A week later gambling was in the news as the NFL banned the Giants’ Hapes and Filchock, who hadn’t reported a bribe attempt.

Three years later, stories about game fixing in college basketball began to emerge. In July 1951, seven CCNY players, including Dambrot, pleaded guilty to fixing games, shaving points or losing outright, in a period that began around 1949. Six Long Island University players, including one who’d played against Texas in 1947, also pleaded guilty to similar chargers.

Then came a bigger bombshell. In October 1951, three Kentucky players admitted to throwing a 1949 NIT game in New York. At the time both were first team All-NBA players. Both were banned for life from the sport.

Previously Kentucky coach Adolph Rupp had boasted, “Gamblers couldn’t reach my boys with a 10-foot pole.”

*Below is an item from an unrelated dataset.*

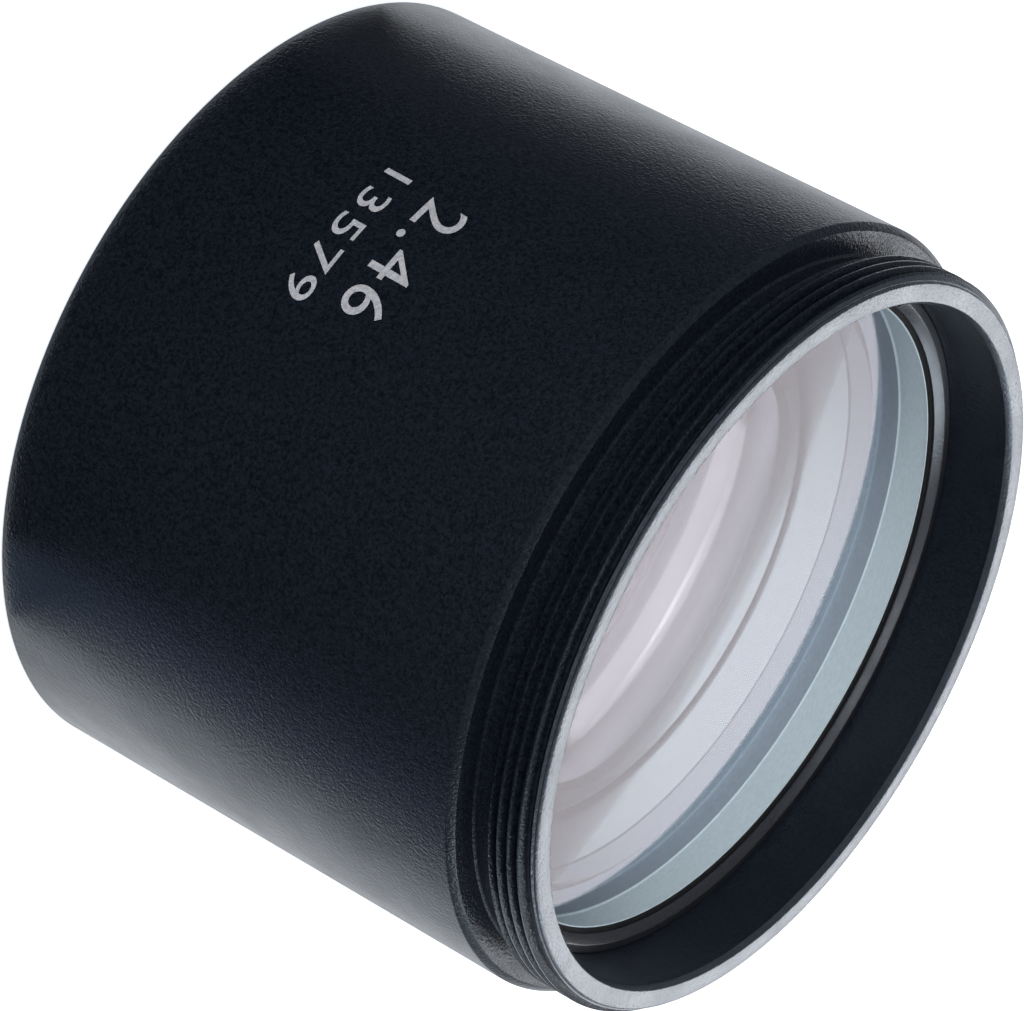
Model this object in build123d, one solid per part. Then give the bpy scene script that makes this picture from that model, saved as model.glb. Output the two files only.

College basketball had been badly tarnished. College administrators urged that games be kept out of the Garden and soon the NCAA championship was staged in places such as Kansas City, Louisville and Seattle.

In 1951, Jack Gray was on a special committee of college basketball coaches who blamed the schools for the scandals.

“Entirely too much emphasis has been placed by the school and coaches on income and winning the game. We have found vicious and often illegal recruiting practices and over-emphasis on winning teams and the income there-from,” said John Bunn, the Springfield, Mass., coach who headed the committee.

Gray’s team had slipped by then, as he had tired of the pressures of recruiting. Texas Athletic Director D.X. Bible was a former football coach and notorious for being tight with a dollar. Gray couldn’t get the salary he wanted and in March 1951 quit coaching to enter the oil pipeline business.

A few years later other schools began benefiting from the influx of black players in the game, stars like Wilt Chamberlain, Bill Russell, Oscar Robertson and Elgin Baylor.

Texas stopped playing in the Garden, a staple during Gray’s years, and drifted into basketball backwater. It completely emerged only this year, behind a player, T.J. Ford, that old-timers liken to Martin.